3) Compromise of confessional standards of worship. The fact that a Roman Catholic Eucharist was celebrated while the Madrigal group sang could complicate the whole issue if the choir participated in the Eucharist but under the direction of the choir director, the Chamber Choir intentionally did not partake of the Eucharist. The board and administration of the college believe it is wrong for any group representing the college knowingly to participate in worship practices which our Confession of Faith precludes; we are further agreed that the Roman Catholic celebration of the Eucharist clearly falls into this category. The board and administration have counseled the college family to take care that such cautions are observed in the future.
In a story written by Miss Jesica Swartz for the Covenant College Bagpipe (29 October 1999), Mr. Belz was quoted as saying: "Specifically in this case, we made a distinction between the mass (the erroneous celebration of the sacrament) and the broader service or concert. As a board, we suggested that participation in the erroneous sacrament would be wrong. But participation in the broader service, we think, was defensible." The article stated: "Giving them the benefit of the doubt, Belz said, 'I believe those who protested the action of the college's musical group did so out of a sincere desire to protect the practices of the college with respect to worship.'
"Belz recognizes that some may not agree with the Board's interpretation of the Confession. 'There are often ambiguities in the practical application of our standards and we want to be cautious not to be more restrictive than the Bible or the Confession of Faith might be.'"

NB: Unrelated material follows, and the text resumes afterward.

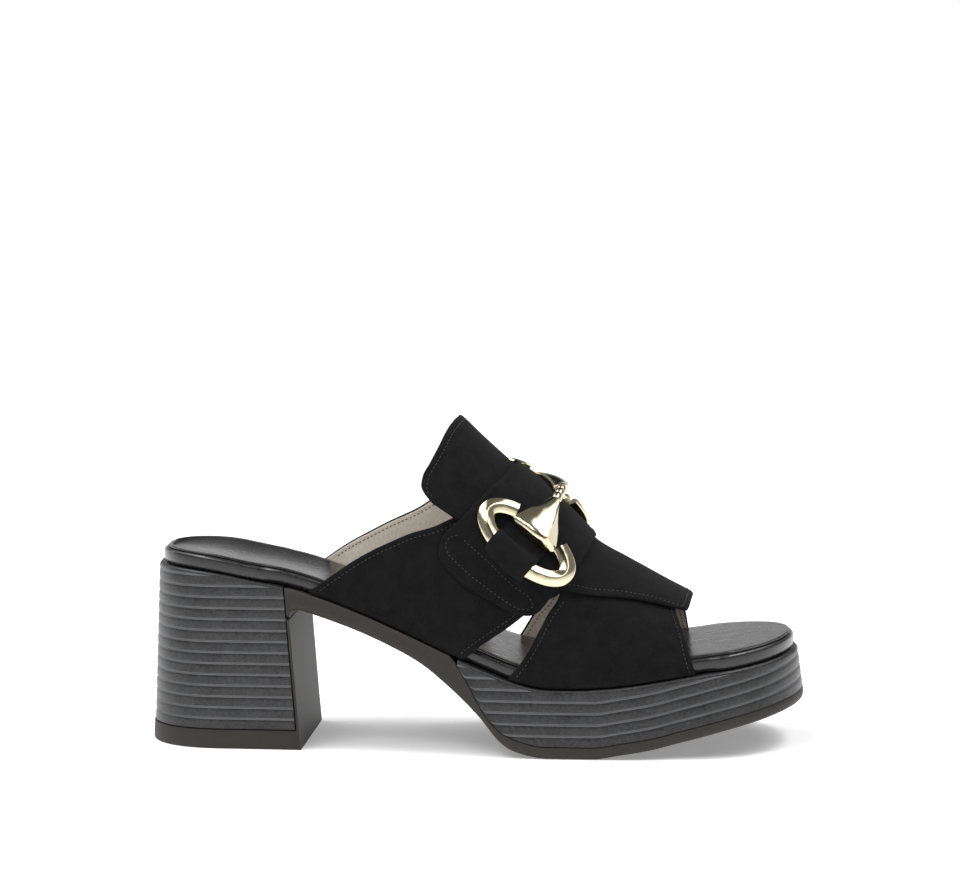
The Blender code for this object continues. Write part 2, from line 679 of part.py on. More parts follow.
def build_ring(name, side, material):
    """A cast ring, open towards the crown where its bell closes it."""
    point, fore, down, up = girth_frame(HALVES[side].ring_along, HALVES[side].ring, RING_REST)
    long_axis, short_axis = (RING_LENGTH - RING_BAND) / 2, (RING_WIDTH - RING_BAND) / 2
    opening = math.acos(min((BELL_WIDE / 2 + GAP) / long_axis, 0.95))
    steps = 26
    sections = []
    for i in range(steps + 1):
        angle = -opening + (math.pi + 2 * opening) * i / steps
        outward = Vector((math.cos(angle) / long_axis, math.sin(angle) / short_axis)).normalized()
        section = []
        for across_band, height in RING_SECTION:
            along = long_axis * math.cos(angle) + outward.x * across_band * RING_BAND
            girth = short_axis * math.sin(angle) + outward.y * across_band * RING_BAND
            section.append(point + fore * along + down * girth + up * height * RING_HEIGHT)
        sections.append(section)
    return loft(name, sections, material)


def build_bell(name, side, material):
    """The flared link from the beads to the ring."""
    half = HALVES[side]
    steps = 9
    sections = []
    for i in range(steps + 1):
        share = i / steps
        along = half.bead_along + (half.ring_along - half.bead_along) * share
        point, fore, down, up = girth_frame(along, half.narrow + (half.wide - half.narrow) * share, BELL_REST)
        width = BELL_NARROW + (BELL_WIDE - BELL_NARROW) * share ** 1.2
        height = BELL_HEIGHT * (0.8 + 0.2 * share)
        if i == steps:
            width, height = 0.86 * width, 0.7 * height
        section = []
        for k in range(10):
            angle = 2 * math.pi * k / 10
            rise = (1 + math.sin(angle)) / 2
            section.append(point + fore * (width / 2 * math.cos(angle)) + up * rise * height)
        sections.append(section)
    return loft(name, sections, material)


def build_knuckle(material):
    """Three beads in a row between the bells."""
    start, end = HALVES[LATERAL], HALVES[MEDIAL]
    length = (on_saddle(end.bead_along, end.narrow, BELL_REST)
              - on_saddle(start.bead_along, start.narrow, BELL_REST)).length
    clear = GAP / length
    steps = 12
    sections = []
    for i in range(steps + 1):
        share = clear + (1 - 2 * clear) * i / steps
        along = start.bead_along + (end.bead_along - start.bead_along) * share
        girth = start.narrow + (end.narrow - start.narrow) * share
        point, fore, down, up = girth_frame(along, girth, BELL_REST)
        radius = NECK_RADIUS + (BEAD_RADIUS - NECK_RADIUS) * abs(math.sin(3 * math.pi * i / steps))
        middle = point + up * BEAD_RADIUS
        section = []
        for k in range(10):
            angle = 2 * math.pi * k / 10
            section.append(middle + fore * (radius * math.cos(angle)) + up * (radius * math.sin(angle)))
        sections.append(section)
    return loft("centre_knuckle", sections, material)


def build_keeper(name, side, material):
    """The narrow loop of suede over the ring's outer bar, tucked into the saddle strap at both ends."""
    half = HALVES[side]
    point, fore, down, up = girth_frame(half.ring_along, half.ring, RING_REST)
    long_axis, short_axis = (RING_LENGTH - RING_BAND) / 2, (RING_WIDTH - RING_BAND) / 2
    high = RING_HEIGHT + 2 * GAP
    sections = []
    for share in (-0.5, -0.25, 0.0, 0.25, 0.5):
        along = KEEPER_SHIFT + share * KEEPER_WIDTH
        sag = short_axis * (1 - math.sqrt(1 - (along / long_axis) ** 2))
        bar_in = RING_WIDTH / 2 - RING_BAND - KEEPER_EASE - sag
        bar_out = RING_WIDTH / 2 + 2 * GAP - sag
        inner, _, _, inner_up = girth_frame(half.ring_along + along, half.keeper_in, GAP)
        outer, _, _, outer_up = girth_frame(half.ring_along + along, half.keeper_out, GAP)
        path = [(inner, inner_up)]
        for girth, height, lean in (
            (bar_in, 0.6 * high, -1.0), (bar_in + 0.8 * KEEPER_EASE, high, -0.4),
            ((bar_in + bar_out) / 2, high, 0.0), (bar_out, 0.9 * high, 0.7),
            (bar_out + 0.25 * KEEPER_EASE, 0.2 * high, 1.6),
        ):
            place = point + fore * along + down * girth + up * height
            path.append((place, (up + down * lean).normalized()))
        path.append((outer, (outer_up + down).normalized()))
        under = [place for place, out in path]
        over = [place + out * KEEPER_WALL for place, out in path]
        sections.append(under + over[::-1])
    return loft(name, sections, material)


def build():
    for old in list(bpy.data.objects):
        bpy.data.objects.remove(old, do_unlink=True)
    rubber = finish("moulded rubber", (0.20, 0.19, 0.18), 0.55)
    stack = finish("stacked wall", (0.20, 0.215, 0.23), 0.45)
    leather = finish("black leather", (0.09, 0.09, 0.095), 0.38)
    suede = finish("black suede", (0.075, 0.073, 0.078), 0.95)
    gold = finish("pale gold casting", (0.86, 0.80, 0.64), 0.18, 1.0)
    build_heel_lift(rubber)
    build_heel_block(stack)
    build_outsole(rubber)
    build_platform(stack)
    build_footbed(leather)
    build_sock(leather)
    build_upper(suede)
    build_plug(suede)
    build_saddle(suede)
    for side, word in ((LATERAL, "lateral"), (MEDIAL, "medial")):
        build_keeper("keeper_" + word, side, suede)
        build_ring("ring_" + word, side, gold)
        build_bell("bell_" + word, side, gold)
    build_knuckle(gold)


build()
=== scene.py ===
"""Looks of the right-foot platform slide sandal, on a pale floor in soft studio light."""
import math

import bmesh
import bpy
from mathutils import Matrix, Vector


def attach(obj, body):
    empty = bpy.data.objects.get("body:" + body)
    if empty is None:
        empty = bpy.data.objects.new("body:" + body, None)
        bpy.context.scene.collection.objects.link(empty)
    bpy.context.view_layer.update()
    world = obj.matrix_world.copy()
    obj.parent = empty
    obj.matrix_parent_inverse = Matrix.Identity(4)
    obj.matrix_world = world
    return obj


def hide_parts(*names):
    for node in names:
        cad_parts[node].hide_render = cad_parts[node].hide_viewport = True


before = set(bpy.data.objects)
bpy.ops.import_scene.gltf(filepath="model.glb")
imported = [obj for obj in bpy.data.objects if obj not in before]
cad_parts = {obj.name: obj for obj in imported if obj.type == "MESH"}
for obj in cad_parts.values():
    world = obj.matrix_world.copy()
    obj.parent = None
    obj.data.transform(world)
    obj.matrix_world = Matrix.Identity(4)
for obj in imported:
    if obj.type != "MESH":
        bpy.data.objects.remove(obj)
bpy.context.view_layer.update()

scene = bpy.context.scene

# The rubber sole
# One injection-moulded thermoplastic rubber bottom: it wraps the waist and the forefoot, and a separate
# rubber top piece and breast plate are glued to the heel. Moulding leaves a smooth, faintly dusty satin.
LATERAL, MEDIAL = -1, 1
LENGTH, BALL_WIDTH, HEEL_WIDTH, WAIST_WIDTH = 0.248, 0.0888, 0.062, 0.061
HEEL_HEIGHT, PLATFORM_HEIGHT = 0.0676, 0.0252
TOE_RISE, TOE_SPRING = 0.0117, 0.0165
HEEL_ROUND, TOE_ROUND, TOE_CENTRE = 0.030, 0.043, 0.007
HEEL_SQUARENESS, TOE_SQUARENESS = 2.2, {LATERAL: 2.0, MEDIAL: 2.2}
ORIGIN = Vector((LENGTH / 2, 0.0020345, 0.0))
GAP, LAYER_GAP = 0.0003, 0.0005
OUTSOLE, WAIST_EDGE = 0.0044, 0.0024
HEEL_BASE, HEEL_RAKE, BREAST_RAKE, HEEL_TAPER = 0.060, 0.0026, 0.0056, 0.03
LIFT, LIFT_PROUD, LIFT_CHAMFER = 0.0073, 0.0003, 0.0008
BREAST_PLATE, BREAST_FILLET = 0.0009, 0.0042
BREAK_DOWN, BREAK_IN = 0.0004, 0.0003      # the small chamfer on the rubber's upper edges
HEEL_STEPS, MIDDLE_STEPS, TOE_STEPS, CLEAR_STEP = 18, 90, 26, 0.0006


def smooth(rows):
    """A curve through rows of (place, value) that never swings past a row's value."""
    places, values = [row[0] for row in rows], [row[1] for row in rows]
    grades = [(values[i + 1] - values[i]) / (places[i + 1] - places[i]) for i in range(len(rows) - 1)]
    slopes = [grades[0]]
    for before, after in zip(grades, grades[1:]):
        slopes.append(0.0 if before * after <= 0 else 2 * before * after / (before + after))
    slopes.append(grades[-1])

    def value(place):
        place = min(max(place, places[0]), places[-1])
        i = next((k for k in range(len(rows) - 2) if place < places[k + 1]), len(rows) - 2)
        span = places[i + 1] - places[i]
        u = (place - places[i]) / span
        from_left = (1 + 2 * u) * values[i] + u * span * slopes[i]
        from_right = (3 - 2 * u) * values[i + 1] + (u - 1) * span * slopes[i + 1]
        return (1 - u) ** 2 * from_left + u * u * from_right

    return value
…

The same article referred to Frank Brock, college president, as saying that the Board's action regarding compromise of confessional standards of worship "would be an issue if it were the habit of Covenant College to take part in Catholic services, but it is still important 'to acknowledge that we don't agree with the Catholic doctrine.'" Dr. Brock was quoted by Miss Swartz as saying that the Board's response "is a fine response. It hit all the points that needed to be hit."